Jeff Passan ran Manfred’s quote by “two sabermetrically inclined GMs” and both agreed with dumping shifts because “the game is better when the casual fans gets the product they want,” and there’s concern within the industry that baseball isn’t delivering. (That makes me wonder how many lefty pull hitters those GMs have on their rosters!)

I understand why many people want them gone but I am not a fan of eliminating shifts, personally. It’s basically a ban on creativity and that is bad regardless of industry. The MLB-wide batting average on balls in play has not changed at all over the last two decades even as shifts became popular, and I think teams with better information — or maybe I should say more willing to use that information to try something outside the box — should be allowed to use it.

If MLB wants to improve offense — and I am 100% all for that — I think they should start with fixing the strike zone and not having it depend on who’s catching and who the umpire is. Forcing relievers to face at least two batters and thus eliminating matchup specialists could be another idea. Telling players where to stand on the field is not something the commissioner’s office should control. Let teams position defenders where the hitter is likely to hit it. What’s wrong with that?

Pirela okay after taking pitch to hand in winter ball

During a recent winter ball postseason game in Venezuela, utility man Jose Pirela took a pitch off his right hand and had to exit the game. He went for x-rays after the soreness lingered and they showed no fracture, reports Chad Jennings. “He’s all good to go,” said assistant GM Billy Eppler. Pirela was shut down from winter ball play as a precaution but has already resumed working out.

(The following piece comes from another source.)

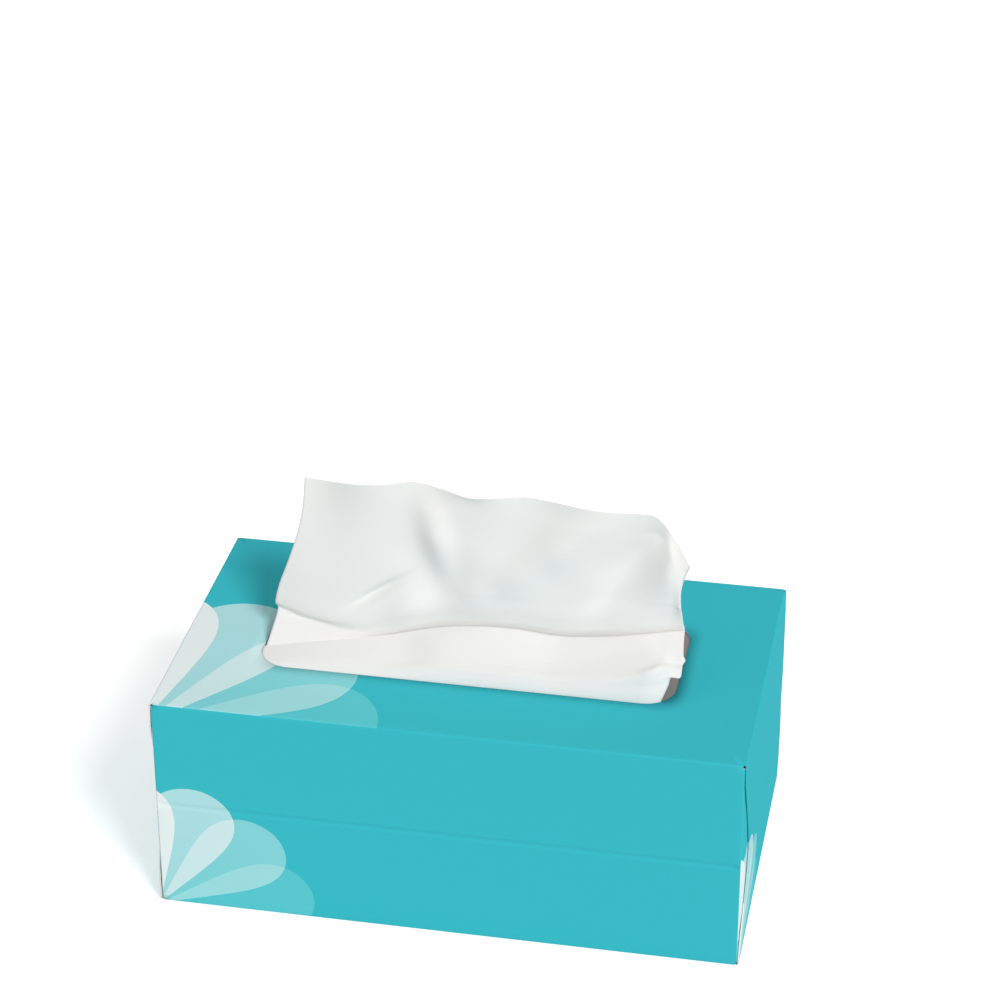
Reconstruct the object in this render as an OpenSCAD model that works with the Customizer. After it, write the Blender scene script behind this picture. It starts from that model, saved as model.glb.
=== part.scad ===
// Tissue box: a folded and glued paperboard carton with a long window in its top,
// a slit film glued under the window, a stack of interfolded tissues, and the sheet
// that stands up through the slit. Fans of pale petals are printed at its corners.
// Origin at the bottom centre of the carton. X runs along the box, and -Y is its front.

/* [Carton] */
// Length of the carton, along X
box_l = 210; // [190:5:260]
// Depth of the carton, from front to back
box_w = 120; // [105:5:150]
// Height of the carton
box_h = 84; // [74:2:120]
// Thickness of the paperboard
board_t = 0.45; // [0.35:0.05:0.7]
// Outside radius of every fold
fold_r = 0.8; // [0.8:0.1:1.4]
// Width of the glued lap inside the back panel
lap_w = 14; // [10:1:20]
// Width of the score along the middle of the front and back panels
score_w = 1.9; // [0.8:0.1:3]
// Depth of that score
score_d = 0.15; // [0.05:0.05:0.25]

/* [End flaps] */
// How far the outer flaps bulge out of an end
flap_bow = 1; // [0.5:0.25:3]
// Height at which they bulge the most
flap_bow_z = 42; // [30:1:54]
// Gap between the two outer flaps of an end, where they meet
flap_gap = 0.3; // [0.2:0.1:1]
// Distance from an outer flap's side edges to the faces of the long panels
flap_inset = 0.8; // [0.6:0.1:2]
// Width of the rounded corners of an outer flap
flap_corner_w = 12; // [6:1:20]
// Height of those rounded corners
flap_corner_h = 27; // [10:1:32]
// Length of a dust flap, from its long panel towards the middle
dust_l = 48; // [35:1:50]
// Distance from a dust flap to the top and bottom faces of the carton
dust_inset = 1.2; // [1:0.1:4]
// How much a dust flap narrows on each side towards its free end
dust_taper = 9; // [0:1:20]
// Play between the dust flaps and the outer flaps at their folds
flap_play = 0.05; // [0.05:0.05:0.5]

/* [Window] */
// Length of the window in the top panel
window_l = 150; // [110:5:160]
// Width of the window
window_w = 55; // [44:1:68]
// Radius of the window's corners
window_r = 11.5; // [5:0.5:20]

/* [Film] */
// Thickness of the film
film_t = 0.1; // [0.05:0.05:0.2]
// Width of the glued margin around the window
film_margin = 12; // [6:1:14]
// How far the film dips at the middle of its slit
film_dip = 3; // [1:0.5:5]
// Distance from an end of the slit to the window's end
slit_end = 5; // [3:0.5:15]
// Width that the sheet opens the slit to, at its middle
slit_w = 4; // [3:0.25:5]

/* [Tissues] */
// Gap between the stack and the dust flaps
stack_end_gap = 3.5; // [1:0.5:8]
// Gap between the stack and the long panels
stack_side_gap = 6; // [1:0.5:10]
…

Pirela, 25, hit .296/.394/.515 with 11 doubles, four triples, six homers, 26 walks, and 30 strikeouts in 47 winter ball games. He’ll come to Spring Training on the outside of the big league roster looking in — I still don’t expect the Yankees to cut Brendan Ryan, extra shortstops are useful — but with a chance to put himself in position to be the first position player called up. Pirela’s done nothing but hit these last few years and his versatility is a plus as well.

Kiley McDaniel’s massive farm system breakdown

Over at FanGraphs, Kiley McDaniel is in the middle of a series looking at each organization’s farm system from top to bottom. He covered the Yankees earlier this week and the write-up is massive, nearly 10,000 words. It runs 68 (!) players deep and McDaniel said it “may be the deepest system in the game.” Needless to say, the write-up comes with RAB’s highest level of recommendation.

Best of all, McDaniel also posted a ton of video at FG’s YouTube channel. He has clips of all the usual suspects there (OF Aaron Judge, RHP Luis Severino, C Gary Sanchez, etc.) and also some hard-to-find video of several of New York’s recent international signings, like OF Leonardo Molina, OF Jonathan Amundaray, and OF Juan DeLeon. (3B Dermis Garcia is embedded above.) Some of the videos span multiple years, so you can see how the players have changed over time. It’s a goldmine. Check it out.

YES ratings up 10% in 2014

For the 11th time in the last 12 years, the YES Network was the most-watched regional sports network in the country in 2014. Ratings were up 10% overall and 16% during primetime, the network announced. YES averaged 58,000 households during primetime in New York last season — game broadcasts averaged 223,000 households — blowing MSG (41,000) and SNY (30,000) out of the water. Pre- and post-game rated were up 25% and 23%, respectively.

Obviously some of that improvement is due to Derek Jeter‘s retirement tour, but not all of it. I’m sure Masahiro Tanaka‘s arrival boosted ratings a ton as well. Same with Carlos Beltran, who is more or less the most popular active player from Puerto Rico. Either way, lots of people were watching the Yankees last season. Lots more than 2013, that’s for sure.